NSF's approach reflects a pragmatic recognition that AI tools are already embedded in scientific workflows — from literature search tools to data analysis platforms to writing assistants. Attempting to ban AI entirely would be impractical and potentially counterproductive. Instead, NSF's framework asks researchers to be transparent about how they used AI and to take responsibility for the accuracy and integrity of all content in their proposals.
This disclosure-first model is likely to become the template for other federal agencies. It strikes a balance between acknowledging AI's usefulness and maintaining the principle that proposals represent authentic human expertise. For applicants, the practical takeaway is straightforward: use AI thoughtfully, and be honest about it.
Foundation Perspectives: The Full Spectrum
Private foundations span a wider spectrum of AI attitudes than federal agencies — from enthusiastic early adopters to deeply skeptical traditionalists. Understanding where specific funders fall on this spectrum is part of the relationship intelligence that separates strategic applicants from transactional ones.
AI as Innovation
A minority of forward-leaning foundations actively encourage responsible AI use, viewing it as evidence of organizational innovation and capacity. These funders may even offer grants specifically for AI adoption.
Wait and See
The majority (67%) of foundations haven't formalized a position. Program officers are individually developing opinions and detection skills while leadership deliberates on formal policy.
Human-Only
A growing number of foundations are signaling that AI-generated content is unwelcome — viewing it as inconsistent with the personal relationships and authentic voice they value in grantee partnerships.
The critical insight is that even foundations without formal policies are forming opinions through practice. Program officers who read hundreds of proposals are developing intuitive detection capabilities and personal preferences. By the time formal policies emerge, the informal culture around AI will already be established. Organizations that adopted responsible AI practices early will be well-positioned regardless of where policies land.
What Program Officers Detect and Care About
Conversations with program officers across multiple foundation types reveal a consistent pattern: they care far less about whether you used AI than about whether your proposal reflects genuine organizational expertise and authentic community connection.
What They Notice
Program officers report noticing a characteristic quality in AI-generated proposals: technically competent language that lacks specificity. The needs statement cites national statistics but doesn't describe the specific community. The program design follows textbook frameworks but doesn't reflect the messy, adaptive reality of on-the-ground work. The evaluation plan is methodologically sound but disconnected from how the organization actually learns and improves.
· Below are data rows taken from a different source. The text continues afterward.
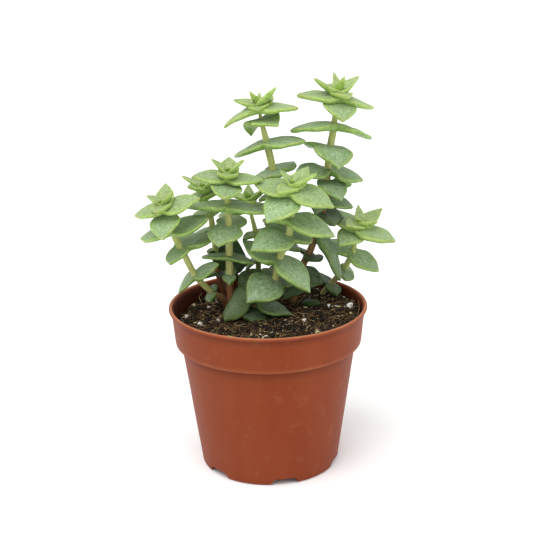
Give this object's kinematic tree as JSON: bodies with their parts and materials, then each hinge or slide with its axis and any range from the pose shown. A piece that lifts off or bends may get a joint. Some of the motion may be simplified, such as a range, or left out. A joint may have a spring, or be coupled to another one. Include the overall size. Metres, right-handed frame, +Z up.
{
  "type": "potted string of buttons",
  "caption": "String-of-buttons succulent with crosswise leaf pairs stacked on leaning stems, planted in soil in a thin tapered nursery pot.",
  "frame": {"origin": "centre of the box's underside, on the pot's axis and on the plane that the pot stands on", "axes": "+Z up along the pot's axis; -Y towards the front, the side the picture was taken from; +X to the right in the picture"},
  "size_m": [0.1366, 0.105, 0.2059],
  "materials": {
    "terracotta_plastic": "satin moulded plastic",
    "potting_soil": "crumbly damp peat with fibres and perlite",
    "leafy_stem": "fleshy leaves with a faint waxy bloom",
    "fallen_leaf": "dark fleshy leaf"
  },
  "bodies": {
    "root": {"pot": "terracotta_plastic", "soil": "potting_soil", "stem_far_left": "leafy_stem", "stem_front_left": "leafy_stem", "stem_inner_left": "leafy_stem", "stem_tall_left": "leafy_stem", "stem_tallest": "leafy_stem", "stem_centre": "leafy_stem", "stem_right": "leafy_stem", "stem_back": "leafy_stem", "fallen_leaf": "fallen_leaf"}
  },
  "joints": []
}
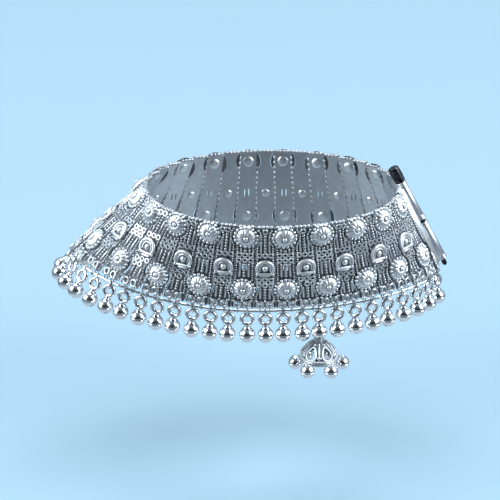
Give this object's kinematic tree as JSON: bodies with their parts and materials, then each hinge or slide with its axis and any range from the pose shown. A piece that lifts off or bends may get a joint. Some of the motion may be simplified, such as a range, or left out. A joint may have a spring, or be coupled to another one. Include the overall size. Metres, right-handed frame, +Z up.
{
  "type": "anklet",
  "caption": "Wide flexible payal anklet of bright silver links with rosettes, a fringe of round bells, a domed drop and a pin clasp.",
  "frame": {"origin": "on the leg's axis inside the band, where the ankle holds the anklet up", "axes": "+Z up the leg, +X towards the heel and the clasp, -X towards the toes, -Y the side with the drop"},
  "size_m": [0.1325, 0.0756, 0.0603],
  "materials": {
    "nickel_silver": "polished with darkened crevices",
    "dark_steel": "dark oxidised"
  },
  "bodies": {
    "band": {"rosette_link_01": "nickel_silver", "rosette_link_02": "nickel_silver", "rosette_link_03": "nickel_silver", "rosette_link_04": "nickel_silver", "rosette_link_05": "nickel_silver", "rosette_link_06": "nickel_silver", "rosette_link_07": "nickel_silver", "rosette_link_08": "nickel_silver", "rosette_link_09": "nickel_silver", "rosette_link_10": "nickel_silver", "rosette_link_11": "nickel_silver", "rosette_link_12": "nickel_silver", "rosette_link_13": "nickel_silver", "rosette_link_14": "nickel_silver", "rosette_link_15": "nickel_silver", "rosette_link_16": "nickel_silver", "rosette_link_17": "nickel_silver", "rosette_link_18": "nickel_silver", "rosette_link_19": "nickel_silver", "rosette_link_20": "nickel_silver", "shell_link_01": "nickel_silver", "shell_link_02": "nickel_silver", "shell_link_03": "nickel_silver", "shell_link_04": "nickel_silver", "shell_link_05": "nickel_silver", "shell_link_06": "nickel_silver", "shell_link_07": "nickel_silver", "shell_link_08": "nickel_silver", "shell_link_09": "nickel_silver", "shell_link_10": "nickel_silver", "shell_link_11": "nickel_silver", "shell_link_12": "nickel_silver", "shell_link_13": "nickel_silver", "shell_link_14": "nickel_silver", "shell_link_15": "nickel_silver", "shell_link_16": "nickel_silver", "shell_link_17": "nickel_silver", "shell_link_18": "nickel_silver", "shell_link_19": "nickel_silver", "end_bar_near": "nickel_silver", "end_bar_far": "nickel_silver", "bell_row_1": "nickel_silver", "bell_row_2": "nickel_silver", "bell_row_3": "nickel_silver", "bell_row_4": "nickel_silver", "bell_row_5": "nickel_silver", "bell_row_6": "nickel_silver", "bell_row_7": "nickel_silver", "bell_row_8": "nickel_silver", "bell_row_9": "nickel_silver", "bell_row_10": "nickel_silver"},
    "pin": {"clasp_pin": "dark_steel"},
    "drop": {"drop_hanger": "nickel_silver", "drop_dome": "nickel_silver", "drop_bells": "nickel_silver"}
  },
  "joints": [
    {"name": "clasp_pin_slide", "type": "slide", "parent": "band", "child": "pin", "axis": [-0.4765, 0, 0.8792], "range_m": [0, 0.036]},
    {"name": "drop_swing", "type": "hinge", "parent": "band", "child": "drop", "pos_m": [0.0152, -0.02842, -0.01814], "axis": [0.9843, 0.1714, 0.0427], "range_deg": [-60, 30]}
  ]
}
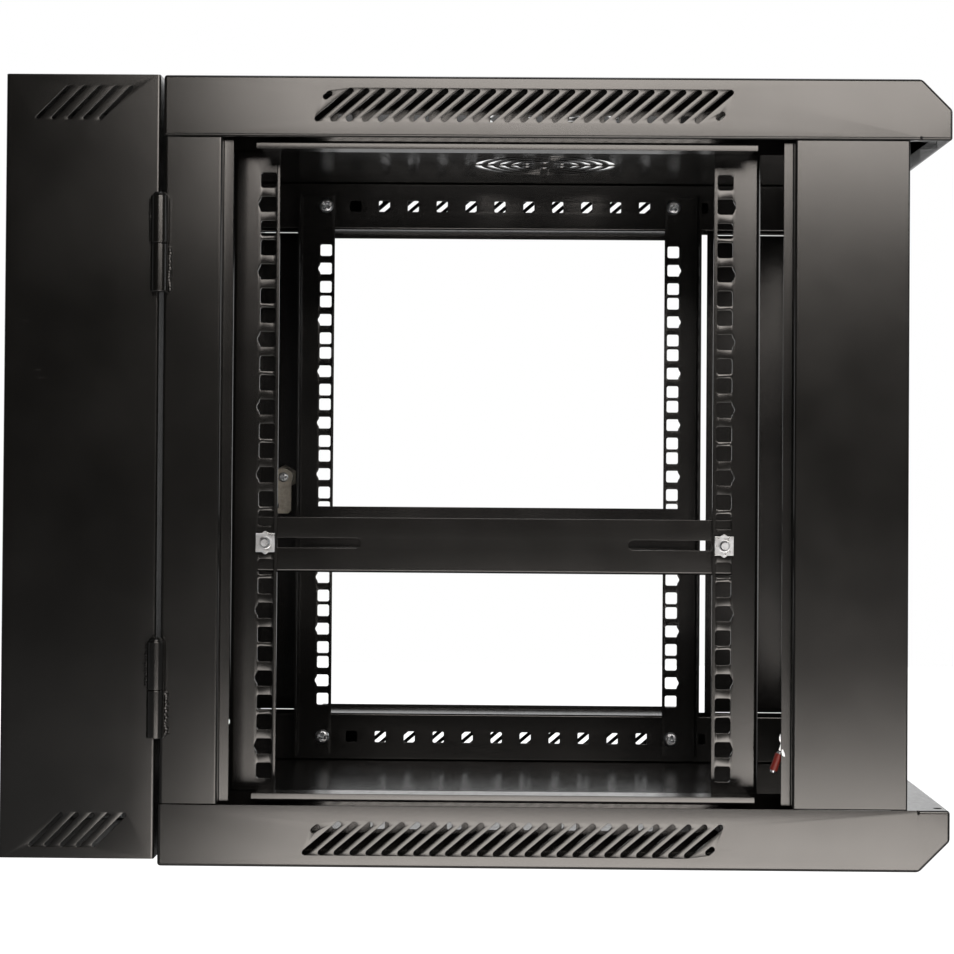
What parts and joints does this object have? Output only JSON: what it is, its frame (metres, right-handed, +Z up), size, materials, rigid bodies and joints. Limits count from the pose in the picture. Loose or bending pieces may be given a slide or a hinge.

"I can't always prove a proposal was AI-generated. But I can tell when a proposal doesn't know me — when it reads like it could have been sent to any funder. The best proposals make me feel like the applicant understands what I'm trying to accomplish. AI doesn't do that."
What They Care About
The consistent message from program officers is that they value authenticity, specificity, and relationship context — exactly the qualities that AI struggles to produce. They want to see evidence of genuine community engagement, not polished demographic summaries. They want to understand how your organization has adapted and learned from experience, not how your logic model follows best practice templates. They want to feel the human expertise behind the proposal.
This doesn't mean AI can't be part of the process. It means AI should enhance human expertise rather than replace it. A proposal where AI helped synthesize research data but a human researcher interpreted its implications will read very differently from one where AI generated the entire analysis.
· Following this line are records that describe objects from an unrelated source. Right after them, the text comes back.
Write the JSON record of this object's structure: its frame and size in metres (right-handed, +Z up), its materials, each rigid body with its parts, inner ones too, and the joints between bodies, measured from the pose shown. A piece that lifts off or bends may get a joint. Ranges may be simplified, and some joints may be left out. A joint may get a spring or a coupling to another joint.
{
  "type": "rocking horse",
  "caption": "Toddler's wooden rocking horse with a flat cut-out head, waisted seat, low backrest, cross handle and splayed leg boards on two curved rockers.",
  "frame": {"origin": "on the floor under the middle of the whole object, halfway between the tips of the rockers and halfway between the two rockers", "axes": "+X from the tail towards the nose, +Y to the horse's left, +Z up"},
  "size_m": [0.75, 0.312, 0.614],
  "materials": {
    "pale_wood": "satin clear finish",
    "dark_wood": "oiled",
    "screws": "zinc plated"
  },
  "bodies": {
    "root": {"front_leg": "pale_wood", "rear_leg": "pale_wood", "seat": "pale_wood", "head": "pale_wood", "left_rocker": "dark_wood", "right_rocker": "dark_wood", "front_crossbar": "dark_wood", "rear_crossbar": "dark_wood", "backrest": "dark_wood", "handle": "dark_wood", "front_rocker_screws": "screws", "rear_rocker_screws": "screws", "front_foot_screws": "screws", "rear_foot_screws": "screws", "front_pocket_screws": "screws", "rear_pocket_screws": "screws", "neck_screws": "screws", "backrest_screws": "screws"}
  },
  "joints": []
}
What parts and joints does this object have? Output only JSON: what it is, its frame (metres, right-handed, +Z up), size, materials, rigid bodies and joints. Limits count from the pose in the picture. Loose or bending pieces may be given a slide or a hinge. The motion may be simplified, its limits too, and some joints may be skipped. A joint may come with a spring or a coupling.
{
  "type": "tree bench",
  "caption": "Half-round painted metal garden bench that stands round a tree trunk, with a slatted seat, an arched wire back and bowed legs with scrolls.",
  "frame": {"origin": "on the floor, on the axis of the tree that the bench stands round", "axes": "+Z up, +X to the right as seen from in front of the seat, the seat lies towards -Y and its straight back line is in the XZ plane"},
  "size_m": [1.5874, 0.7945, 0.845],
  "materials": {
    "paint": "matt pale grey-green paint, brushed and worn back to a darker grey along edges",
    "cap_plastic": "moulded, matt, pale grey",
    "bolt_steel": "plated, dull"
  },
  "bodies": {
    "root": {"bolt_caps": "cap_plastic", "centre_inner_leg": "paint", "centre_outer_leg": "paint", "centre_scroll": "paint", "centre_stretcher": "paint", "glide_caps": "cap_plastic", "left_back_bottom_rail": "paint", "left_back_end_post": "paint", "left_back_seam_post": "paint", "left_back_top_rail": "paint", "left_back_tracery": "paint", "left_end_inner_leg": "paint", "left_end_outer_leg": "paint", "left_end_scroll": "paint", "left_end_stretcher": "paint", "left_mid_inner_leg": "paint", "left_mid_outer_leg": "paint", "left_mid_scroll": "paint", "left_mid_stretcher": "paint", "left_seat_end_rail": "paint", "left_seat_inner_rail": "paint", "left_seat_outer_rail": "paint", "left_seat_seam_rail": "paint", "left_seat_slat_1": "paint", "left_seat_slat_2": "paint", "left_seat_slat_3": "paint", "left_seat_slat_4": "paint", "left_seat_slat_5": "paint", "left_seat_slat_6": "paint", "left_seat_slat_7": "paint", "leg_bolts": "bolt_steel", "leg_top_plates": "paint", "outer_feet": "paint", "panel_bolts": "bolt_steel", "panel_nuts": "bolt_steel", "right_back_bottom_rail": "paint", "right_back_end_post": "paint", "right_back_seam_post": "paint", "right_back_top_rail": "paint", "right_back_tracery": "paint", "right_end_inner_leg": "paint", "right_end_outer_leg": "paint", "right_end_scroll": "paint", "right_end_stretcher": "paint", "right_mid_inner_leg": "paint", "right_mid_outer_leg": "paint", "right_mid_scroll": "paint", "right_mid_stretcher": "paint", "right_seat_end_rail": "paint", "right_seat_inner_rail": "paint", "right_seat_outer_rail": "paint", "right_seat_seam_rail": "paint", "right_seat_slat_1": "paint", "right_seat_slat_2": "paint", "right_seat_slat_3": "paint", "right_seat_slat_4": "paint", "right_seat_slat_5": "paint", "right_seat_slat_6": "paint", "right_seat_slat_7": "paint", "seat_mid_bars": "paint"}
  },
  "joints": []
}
The Uncanny Valley of AI Proposals
Several program officers described an "uncanny valley" effect in AI-generated proposals — an uncomfortable feeling that something is off without being able to identify exactly what. The writing is smooth. The structure is logical. The arguments are reasonable. But the proposal feels hollow, as if a competent stranger wrote about an organization they'd never visited.
The uncanny valley is most apparent in sections that require authentic voice: community narratives, organizational history, stakeholder testimonials, and the kind of programmatic detail that can only come from experience. AI can generate plausible versions of these sections, but plausibility is not the same as authenticity — and experienced reviewers feel the difference.
The organizations navigating this most successfully are those that use AI for analytical and structural tasks while protecting the sections that require authentic human contribution. They let AI help with research synthesis, compliance checking, and editorial polish, while ensuring that every narrative section, community description, and strategic argument comes from people who know the work intimately.
Being Transparent Without Undermining Your Application
The fear that AI disclosure will hurt your application is understandable but increasingly unfounded. Funders who value transparency (and that's most of them) respect organizations that are honest about their tools and processes. What undermines applications isn't AI use — it's dishonesty about AI use, or AI use that produces generic content.
Disclosure Done Well
When disclosing AI use, frame it as part of your organizational capacity — not as a confession. A brief statement noting that your team uses AI tools for research, data analysis, and editorial review, while emphasizing that all programmatic content reflects your organization's direct experience and expertise, signals competence and integrity simultaneously.
Position your AI use as thoughtful rather than expedient. If you can explain why you used AI for specific tasks and how human judgment guided every decision, you've demonstrated exactly the kind of responsible innovation that forward-thinking funders respect. You've also differentiated yourself from organizations that use AI carelessly — which is becoming an increasingly relevant competitive advantage.
Where Funder AI Policies Are Heading
Based on current trajectories, several predictions are likely to hold through 2026-2028. Disclosure requirements will become standard across most federal agencies and an increasing number of private foundations. Detection capabilities will improve as funders invest in tools and training for identifying AI-generated content. AI-specific evaluation criteria will emerge, with reviewers explicitly assessing whether proposals reflect genuine expertise versus AI-generated templates.
The most significant shift may be cultural rather than policy-based. As AI becomes ubiquitous, the competitive advantage will shift from "using AI" (which everyone will do) to "using AI wisely" — producing proposals that combine AI's analytical power with irreplaceable human expertise, community knowledge, and authentic funder relationships. The organizations that invested in building genuine voice, deep community connections, and honest funder partnerships will find that these assets become more valuable, not less, in an AI-saturated landscape.